• Exercise aim
In the records below, find the line with "place('pot', toGeometry(potSolid()), 'pot');" and the line with "points = [vertex.co"; return exactly those lines and every line between them.

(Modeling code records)
[START]
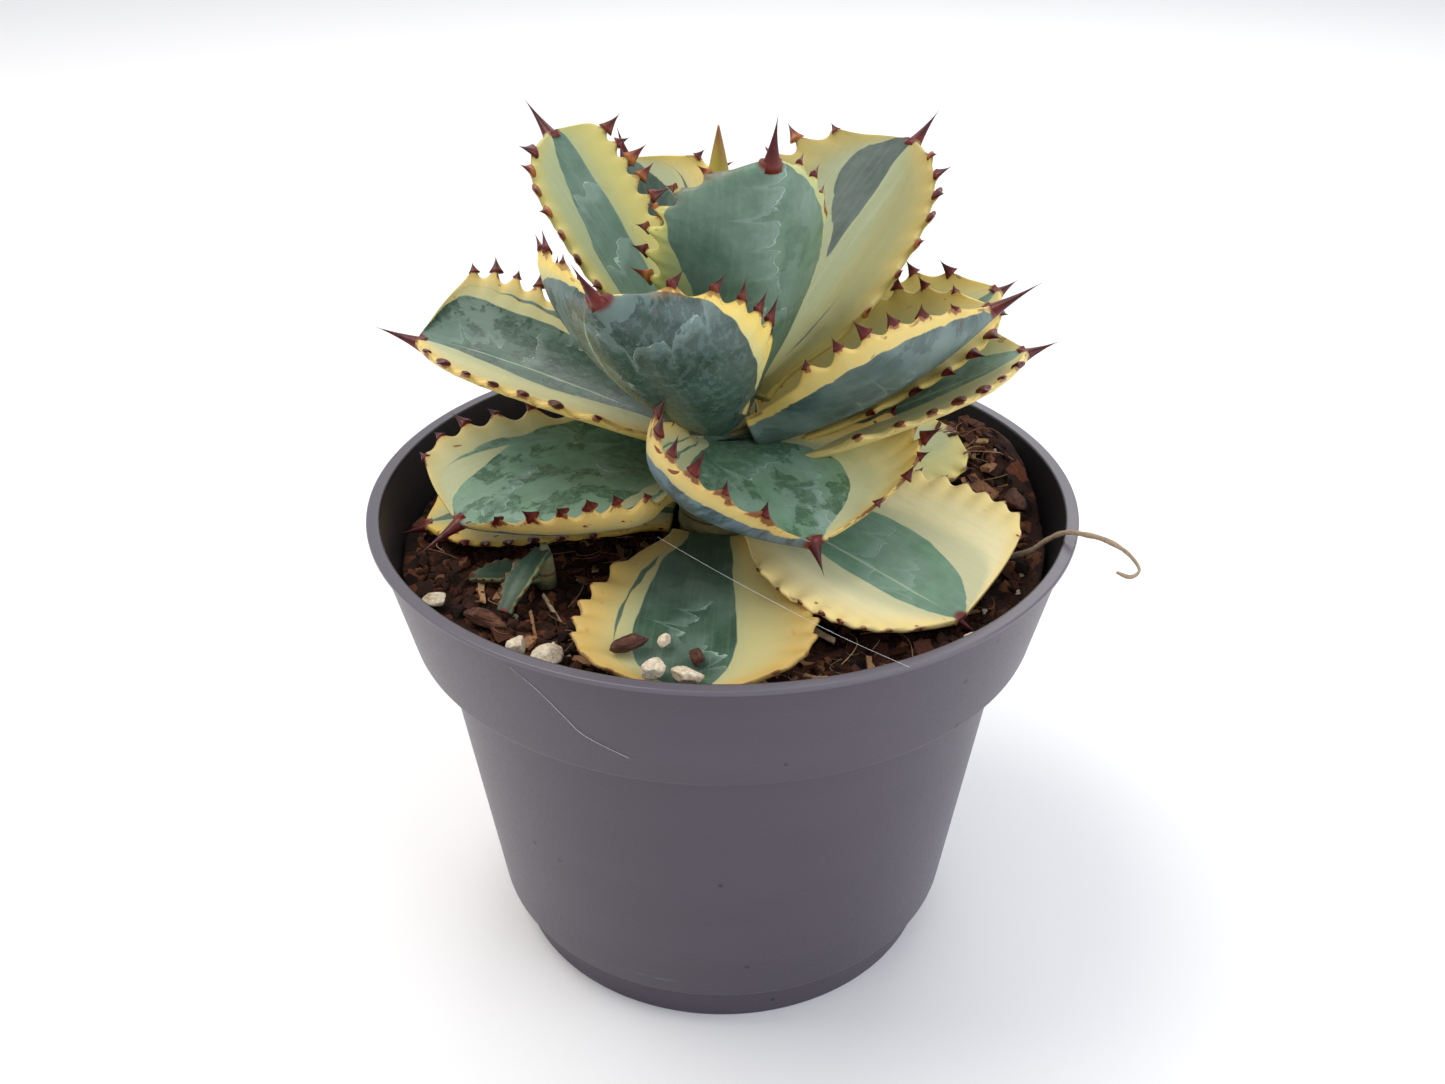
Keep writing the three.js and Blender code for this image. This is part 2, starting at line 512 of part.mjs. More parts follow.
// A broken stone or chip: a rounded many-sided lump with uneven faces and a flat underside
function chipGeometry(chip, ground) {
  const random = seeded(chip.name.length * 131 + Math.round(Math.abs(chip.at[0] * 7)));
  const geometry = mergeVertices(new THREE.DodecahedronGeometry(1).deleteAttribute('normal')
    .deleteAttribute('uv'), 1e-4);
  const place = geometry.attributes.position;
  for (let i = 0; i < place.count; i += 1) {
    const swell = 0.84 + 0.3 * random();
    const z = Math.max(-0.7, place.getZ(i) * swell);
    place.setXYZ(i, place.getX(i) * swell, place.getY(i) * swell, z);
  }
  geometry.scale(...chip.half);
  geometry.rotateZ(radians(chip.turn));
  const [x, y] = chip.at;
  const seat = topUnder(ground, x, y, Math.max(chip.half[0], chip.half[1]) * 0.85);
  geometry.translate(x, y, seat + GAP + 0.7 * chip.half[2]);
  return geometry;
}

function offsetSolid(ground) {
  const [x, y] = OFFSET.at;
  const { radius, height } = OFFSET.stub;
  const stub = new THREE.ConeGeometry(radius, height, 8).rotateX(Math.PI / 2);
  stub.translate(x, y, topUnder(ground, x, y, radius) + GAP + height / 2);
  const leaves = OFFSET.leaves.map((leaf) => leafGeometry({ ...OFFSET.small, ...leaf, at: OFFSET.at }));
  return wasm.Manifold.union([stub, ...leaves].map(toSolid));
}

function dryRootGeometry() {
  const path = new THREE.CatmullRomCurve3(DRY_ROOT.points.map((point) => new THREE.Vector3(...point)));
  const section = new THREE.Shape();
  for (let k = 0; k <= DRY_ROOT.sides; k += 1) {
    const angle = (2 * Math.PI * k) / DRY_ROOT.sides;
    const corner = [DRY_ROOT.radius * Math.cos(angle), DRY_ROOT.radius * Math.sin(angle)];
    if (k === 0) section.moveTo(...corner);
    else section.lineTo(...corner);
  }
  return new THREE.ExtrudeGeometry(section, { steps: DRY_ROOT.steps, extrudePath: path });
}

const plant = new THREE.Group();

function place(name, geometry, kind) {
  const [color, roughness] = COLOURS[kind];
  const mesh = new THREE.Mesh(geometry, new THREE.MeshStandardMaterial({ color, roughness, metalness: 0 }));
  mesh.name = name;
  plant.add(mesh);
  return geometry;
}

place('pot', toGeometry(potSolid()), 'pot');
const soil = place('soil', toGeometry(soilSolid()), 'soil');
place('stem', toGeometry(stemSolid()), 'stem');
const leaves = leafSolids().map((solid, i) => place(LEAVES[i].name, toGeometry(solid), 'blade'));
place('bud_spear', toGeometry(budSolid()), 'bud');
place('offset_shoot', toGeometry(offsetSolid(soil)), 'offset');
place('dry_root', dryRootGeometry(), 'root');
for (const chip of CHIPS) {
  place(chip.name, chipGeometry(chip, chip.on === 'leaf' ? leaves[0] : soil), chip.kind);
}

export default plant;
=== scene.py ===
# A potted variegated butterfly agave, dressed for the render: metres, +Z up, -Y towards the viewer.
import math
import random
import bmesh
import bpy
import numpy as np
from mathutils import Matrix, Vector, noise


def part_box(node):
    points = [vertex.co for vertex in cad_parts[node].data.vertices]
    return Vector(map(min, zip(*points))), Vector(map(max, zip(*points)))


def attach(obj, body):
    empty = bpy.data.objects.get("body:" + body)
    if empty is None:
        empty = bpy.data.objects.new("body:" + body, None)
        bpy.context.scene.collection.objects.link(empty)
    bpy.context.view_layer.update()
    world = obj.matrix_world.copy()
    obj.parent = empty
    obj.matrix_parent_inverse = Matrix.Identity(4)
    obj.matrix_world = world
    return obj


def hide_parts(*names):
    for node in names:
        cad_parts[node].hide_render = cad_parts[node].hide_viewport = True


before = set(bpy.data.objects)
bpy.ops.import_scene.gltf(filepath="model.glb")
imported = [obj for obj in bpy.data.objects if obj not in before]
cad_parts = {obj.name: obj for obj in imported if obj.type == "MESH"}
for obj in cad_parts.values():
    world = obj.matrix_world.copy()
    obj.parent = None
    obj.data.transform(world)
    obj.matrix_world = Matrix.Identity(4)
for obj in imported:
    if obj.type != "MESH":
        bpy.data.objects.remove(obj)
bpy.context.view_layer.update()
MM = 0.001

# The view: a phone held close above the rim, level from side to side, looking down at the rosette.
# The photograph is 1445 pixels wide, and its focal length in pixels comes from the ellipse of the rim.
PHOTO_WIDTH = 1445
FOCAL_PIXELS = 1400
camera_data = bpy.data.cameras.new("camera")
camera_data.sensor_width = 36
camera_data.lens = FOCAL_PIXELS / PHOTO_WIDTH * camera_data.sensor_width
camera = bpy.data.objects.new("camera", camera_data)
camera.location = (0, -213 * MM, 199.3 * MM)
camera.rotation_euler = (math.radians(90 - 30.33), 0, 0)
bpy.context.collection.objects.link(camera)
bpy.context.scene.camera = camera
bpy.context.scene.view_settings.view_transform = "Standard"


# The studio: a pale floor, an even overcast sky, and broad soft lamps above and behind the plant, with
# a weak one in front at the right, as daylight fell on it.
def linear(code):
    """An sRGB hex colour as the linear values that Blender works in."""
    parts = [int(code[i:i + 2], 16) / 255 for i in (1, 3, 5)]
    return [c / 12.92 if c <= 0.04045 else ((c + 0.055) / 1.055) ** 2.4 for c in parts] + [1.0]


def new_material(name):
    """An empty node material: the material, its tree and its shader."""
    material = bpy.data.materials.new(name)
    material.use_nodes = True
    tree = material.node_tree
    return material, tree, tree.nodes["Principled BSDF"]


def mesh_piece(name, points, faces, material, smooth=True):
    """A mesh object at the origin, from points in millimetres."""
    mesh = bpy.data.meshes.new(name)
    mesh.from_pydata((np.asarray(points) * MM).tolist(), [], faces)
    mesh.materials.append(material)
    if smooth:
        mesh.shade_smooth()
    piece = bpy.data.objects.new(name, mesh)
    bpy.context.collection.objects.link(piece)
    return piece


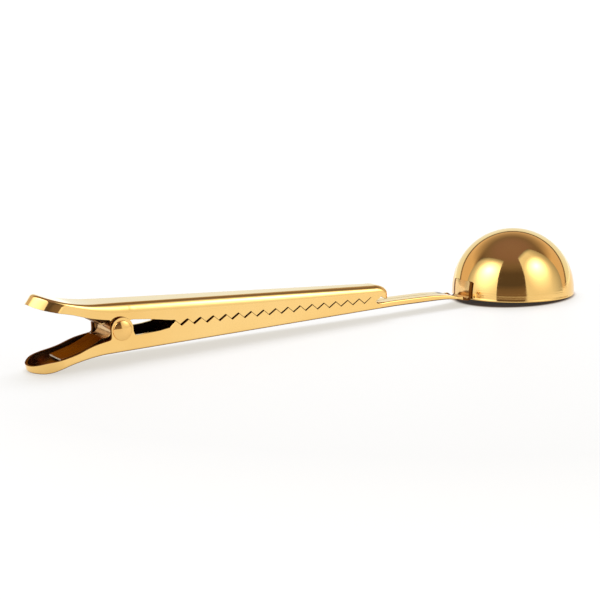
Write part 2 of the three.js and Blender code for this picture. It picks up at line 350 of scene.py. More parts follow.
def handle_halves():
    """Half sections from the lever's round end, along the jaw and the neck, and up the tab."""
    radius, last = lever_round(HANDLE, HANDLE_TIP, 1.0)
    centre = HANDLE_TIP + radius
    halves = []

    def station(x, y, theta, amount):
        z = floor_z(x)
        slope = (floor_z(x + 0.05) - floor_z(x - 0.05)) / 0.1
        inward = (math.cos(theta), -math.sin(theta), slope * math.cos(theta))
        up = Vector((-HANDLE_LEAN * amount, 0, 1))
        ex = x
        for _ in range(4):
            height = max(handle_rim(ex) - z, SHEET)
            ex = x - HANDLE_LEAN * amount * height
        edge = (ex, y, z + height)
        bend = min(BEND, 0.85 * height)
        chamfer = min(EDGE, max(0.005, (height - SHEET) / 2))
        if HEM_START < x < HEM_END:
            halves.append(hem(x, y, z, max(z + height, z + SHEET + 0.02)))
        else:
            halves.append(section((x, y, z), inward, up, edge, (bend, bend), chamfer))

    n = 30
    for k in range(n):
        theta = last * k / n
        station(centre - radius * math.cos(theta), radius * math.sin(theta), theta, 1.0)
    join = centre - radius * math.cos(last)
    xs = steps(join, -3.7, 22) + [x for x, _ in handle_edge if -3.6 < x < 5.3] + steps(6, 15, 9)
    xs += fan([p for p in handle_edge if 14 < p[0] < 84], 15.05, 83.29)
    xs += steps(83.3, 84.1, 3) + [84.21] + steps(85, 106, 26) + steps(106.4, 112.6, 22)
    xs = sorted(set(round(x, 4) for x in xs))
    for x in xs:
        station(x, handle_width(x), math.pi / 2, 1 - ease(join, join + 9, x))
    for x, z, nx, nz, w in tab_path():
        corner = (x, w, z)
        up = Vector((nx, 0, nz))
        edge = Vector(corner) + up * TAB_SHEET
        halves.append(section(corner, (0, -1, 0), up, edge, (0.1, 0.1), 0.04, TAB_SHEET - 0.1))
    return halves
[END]
• Solution
place('pot', toGeometry(potSolid()), 'pot');
const soil = place('soil', toGeometry(soilSolid()), 'soil');
place('stem', toGeometry(stemSolid()), 'stem');
const leaves = leafSolids().map((solid, i) => place(LEAVES[i].name, toGeometry(solid), 'blade'));
place('bud_spear', toGeometry(budSolid()), 'bud');
place('offset_shoot', toGeometry(offsetSolid(soil)), 'offset');
place('dry_root', dryRootGeometry(), 'root');
for (const chip of CHIPS) {
  place(chip.name, chipGeometry(chip, chip.on === 'leaf' ? leaves[0] : soil), chip.kind);
}

export default plant;
=== scene.py ===
# A potted variegated butterfly agave, dressed for the render: metres, +Z up, -Y towards the viewer.
import math
import random
import bmesh
import bpy
import numpy as np
from mathutils import Matrix, Vector, noise


def part_box(node):
    points = [vertex.co for vertex in cad_parts[node].data.vertices]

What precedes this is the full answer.